The Australian High Commission celebrated Harmony Week earlier this year – Australia’s annual celebration of diversity and inclusiveness. The week begins with International Day of the Elimination of Racial Discrimination which calls on the international community to step up its efforts to eliminate all forms of racial discrimination. The High Commission team eagerly embraced this year’s theme ‘everyone belongs’.

Like Singapore, Australia is proud of its diverse multicultural population. Like Singapore, we find strength in our diversity. When Australians look out to the world, we see ourselves reflected in it. Half our people were born overseas or have a parent born overseas (see map below). Indeed, around 60,000 people in Australia were born in Singapore.

We attribute our accomplishments as a nation to the contributions of more than 300 different ancestries, from our First Nations People to our newest arrivals.

Source: ABS gov au

Dynamic region

Collectively, Australians speak over 200 languages. Other than English, the most common languages spoken today are Mandarin, Arabic, Vietnamese, Cantonese, and Punjabi. Australia is home to the world’s oldest continuous culture – there are over 167 Aboriginal and Torres Strait Islander languages spoken. According to Australia’s 2021 census, almost a quarter of Australians speak a language other than English at home.

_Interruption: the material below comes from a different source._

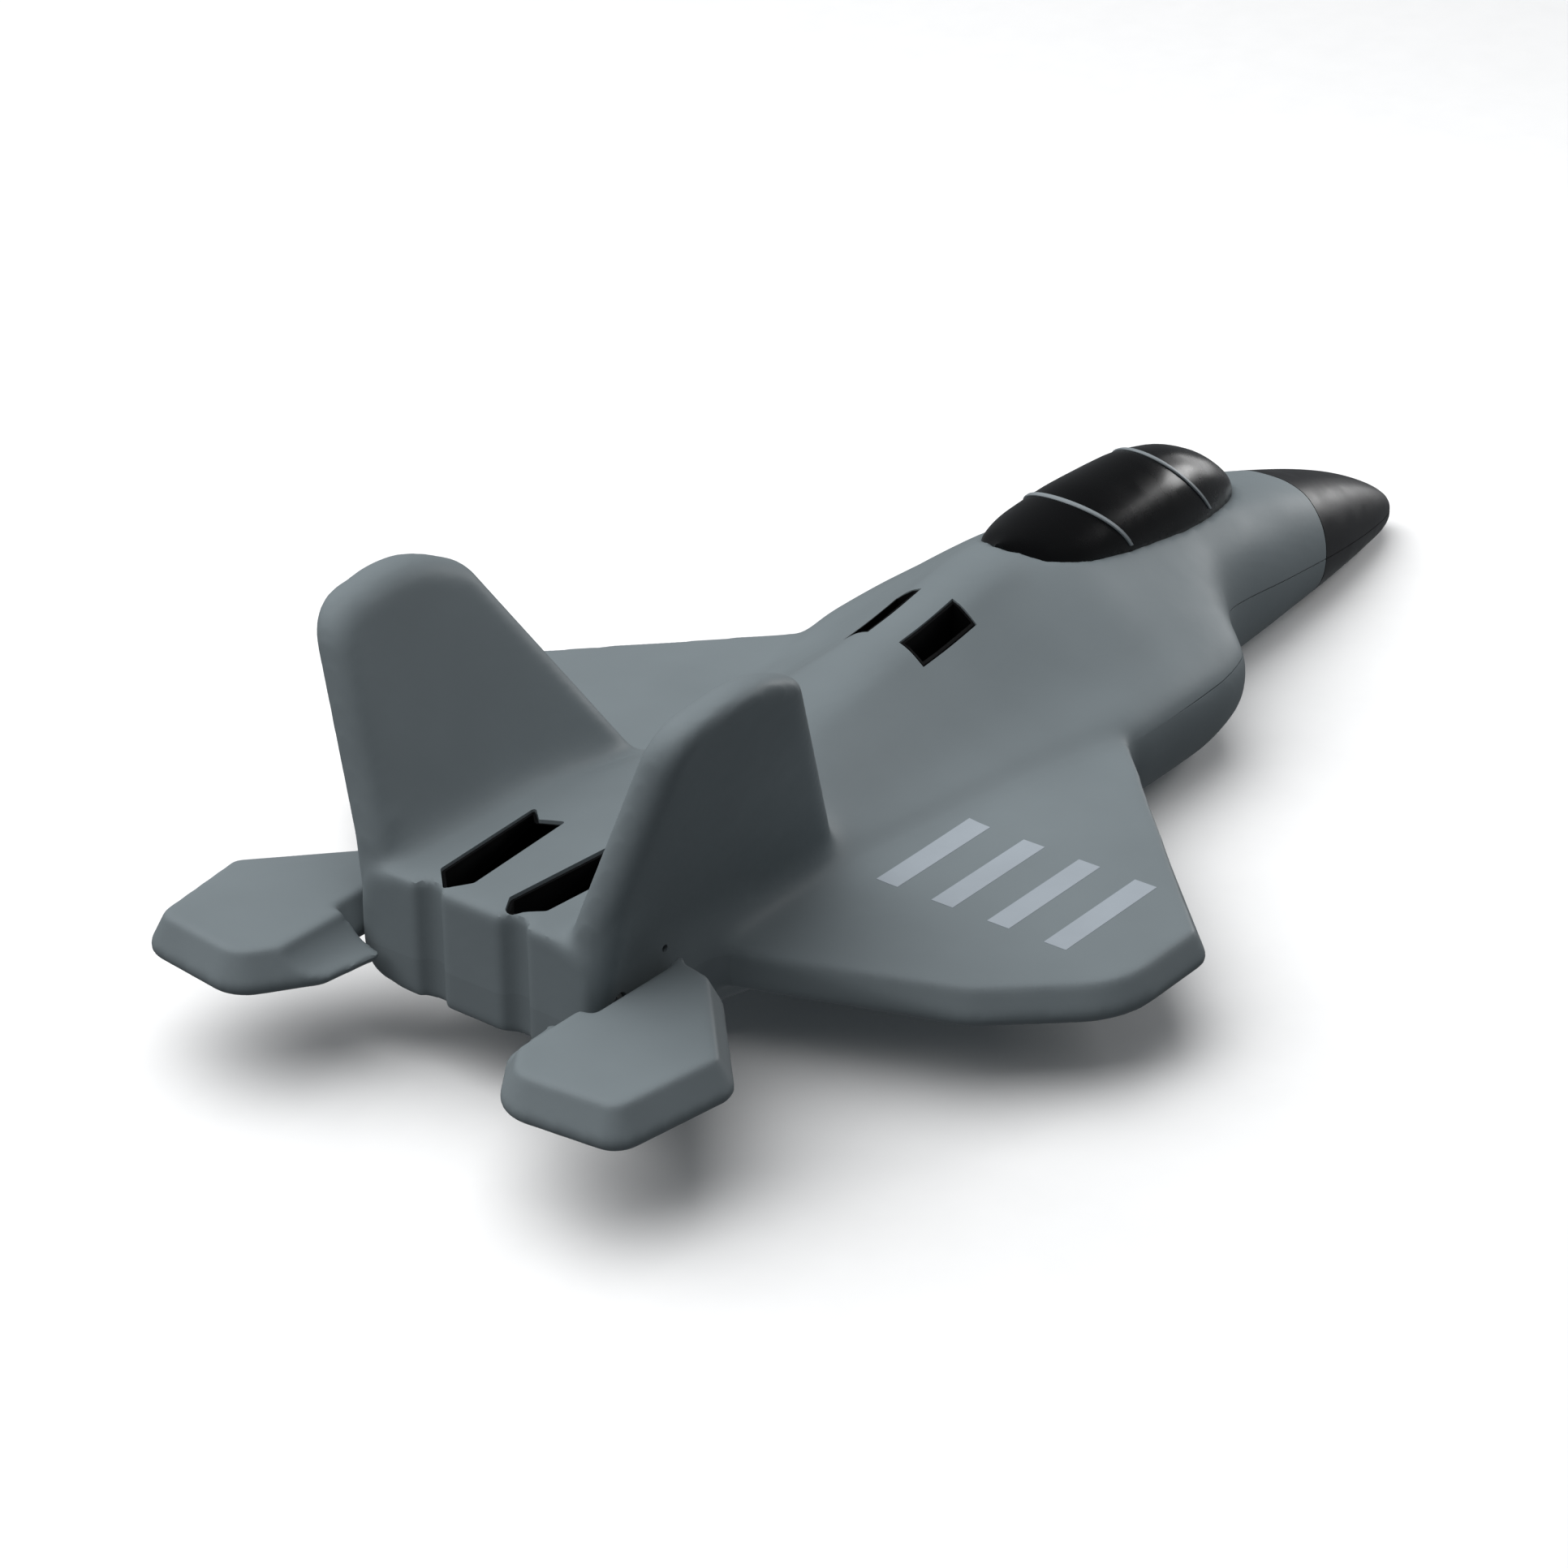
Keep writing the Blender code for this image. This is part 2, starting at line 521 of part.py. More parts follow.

Our identity has changed significantly in past decades. In the 1970s, former Prime Minister Gough Whitlam shifted Australia’s perspective from Asia as a place in which things happened, to a group of countries with which things happened. We are proud to be part of such a dynamic region and to have people with ancestries from across the countries within it reflected in our population and shaping our future.

“Almost a quarter of Australians speak a language other than English at home”

The modern face of Australia is readily apparent both among our citizens and our political leaders. From our Prime Minister Anthony Albanese and Foreign Minister Penny Wong to our inaugural Ambassador for First Nations People, Justin Mohamed, we embrace diverse backgrounds.

As in every multicultural society, Australia continues to work to ensure people of all races and national and ethnic origins have the same opportunities and a strong sense of belonging.

Australia’s Multicultural Statement reaffirmed the Government’s commitment to a multicultural Australia. The Statement recognises that cultural diversity is one of our greatest strengths; one that equips us to build a future where everyone belongs and has the chance to live a great life. The Statement also sets out our nation’s values of respect, equality and freedom.

Harmony Week is a celebration of all these things, of inclusiveness, respect and a sense of belonging for everyone. It serves as an important reminder for us to appreciate the strength we find in diversity and the richness that multiculturalism brings to our island home and the world.